*** DATASET EXCERPT ***

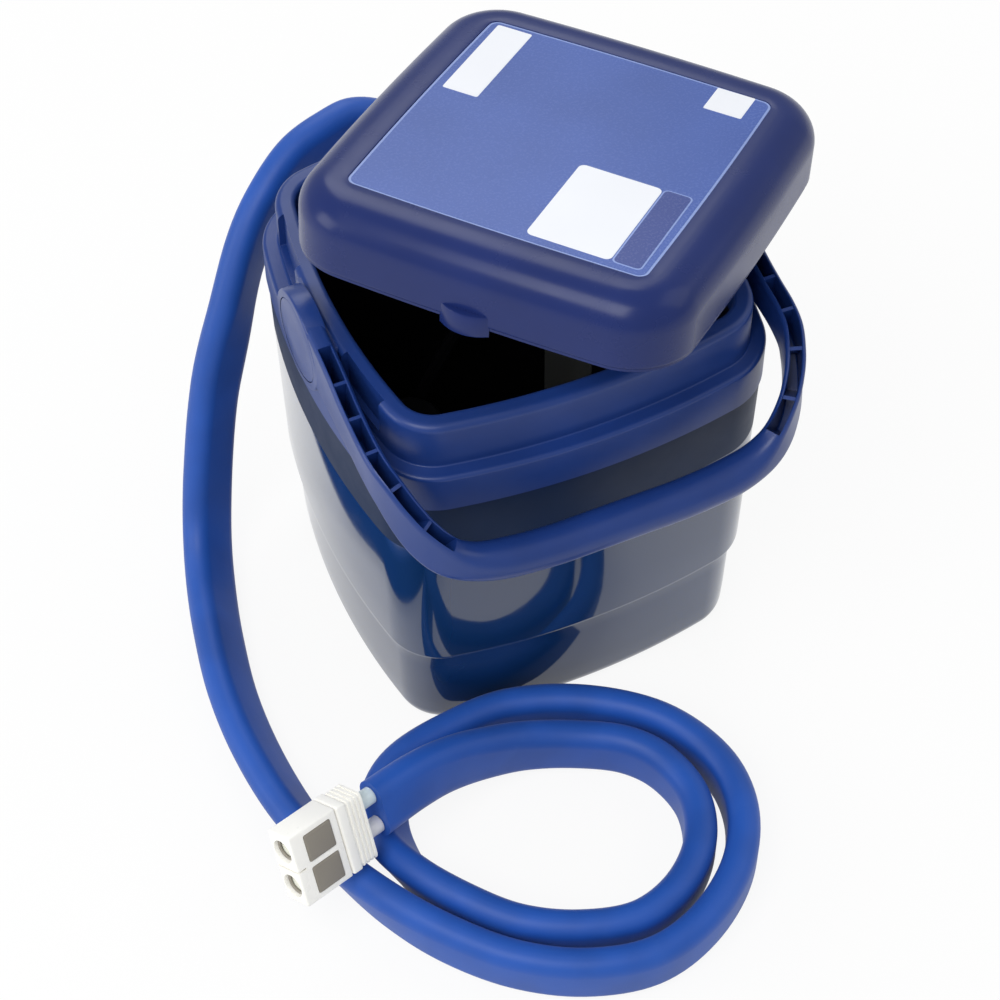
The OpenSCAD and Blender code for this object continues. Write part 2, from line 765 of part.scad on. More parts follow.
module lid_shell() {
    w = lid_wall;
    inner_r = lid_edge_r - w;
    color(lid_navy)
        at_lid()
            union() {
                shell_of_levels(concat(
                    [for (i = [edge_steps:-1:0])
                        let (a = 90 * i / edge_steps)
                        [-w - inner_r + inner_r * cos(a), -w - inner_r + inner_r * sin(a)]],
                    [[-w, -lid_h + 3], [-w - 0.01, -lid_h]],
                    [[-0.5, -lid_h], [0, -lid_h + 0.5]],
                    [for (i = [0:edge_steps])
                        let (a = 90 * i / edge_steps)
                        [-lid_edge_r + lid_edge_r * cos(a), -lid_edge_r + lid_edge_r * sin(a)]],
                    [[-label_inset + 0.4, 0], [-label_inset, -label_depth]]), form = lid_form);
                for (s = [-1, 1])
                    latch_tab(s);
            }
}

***

**EXERCISE INSTRUCTIONS**
Restate the data above exactly, keeping each word as it stands.

**TASK OUTPUT**
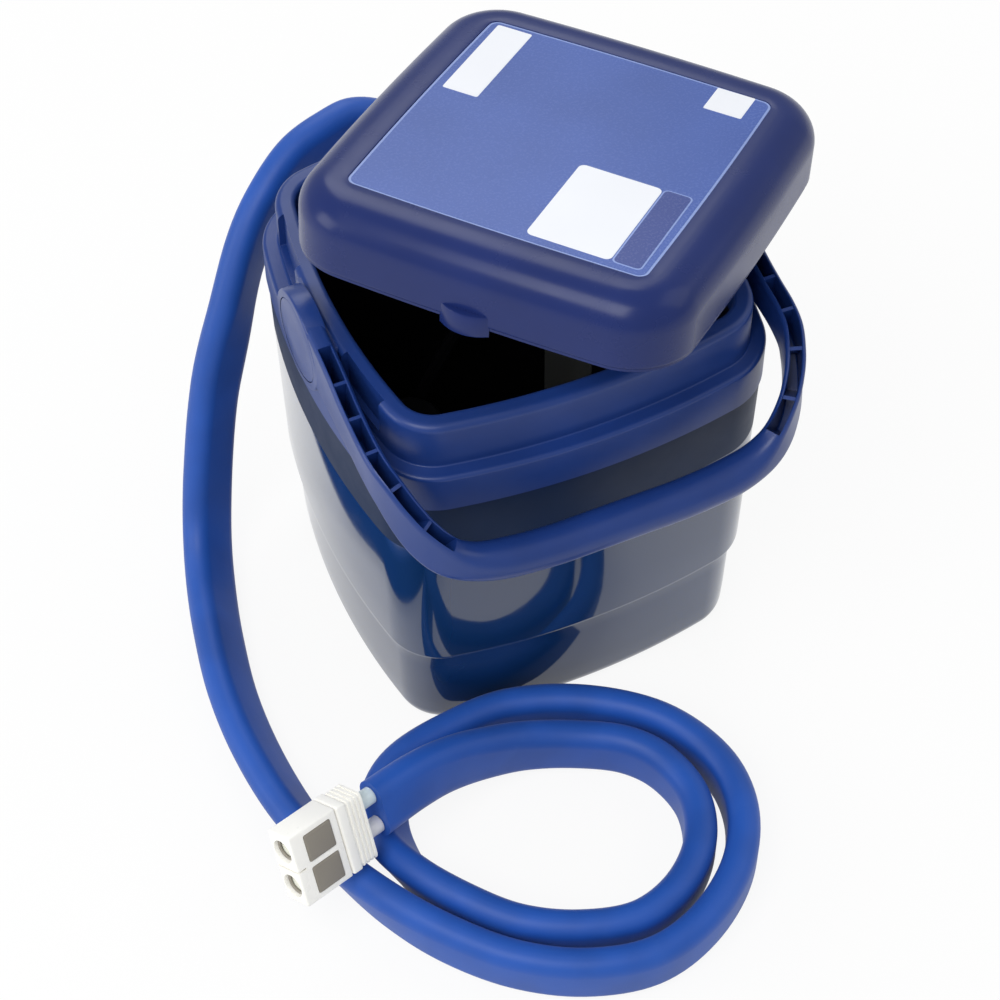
The OpenSCAD and Blender code for this object continues. Write part 2, from line 765 of part.scad on. More parts follow.
module lid_shell() {
    w = lid_wall;
    inner_r = lid_edge_r - w;
    color(lid_navy)
        at_lid()
            union() {
                shell_of_levels(concat(
                    [for (i = [edge_steps:-1:0])
                        let (a = 90 * i / edge_steps)
                        [-w - inner_r + inner_r * cos(a), -w - inner_r + inner_r * sin(a)]],
                    [[-w, -lid_h + 3], [-w - 0.01, -lid_h]],
                    [[-0.5, -lid_h], [0, -lid_h + 0.5]],
                    [for (i = [0:edge_steps])
                        let (a = 90 * i / edge_steps)
                        [-lid_edge_r + lid_edge_r * cos(a), -lid_edge_r + lid_edge_r * sin(a)]],
                    [[-label_inset + 0.4, 0], [-label_inset, -label_depth]]), form = lid_form);
                for (s = [-1, 1])
                    latch_tab(s);
            }
}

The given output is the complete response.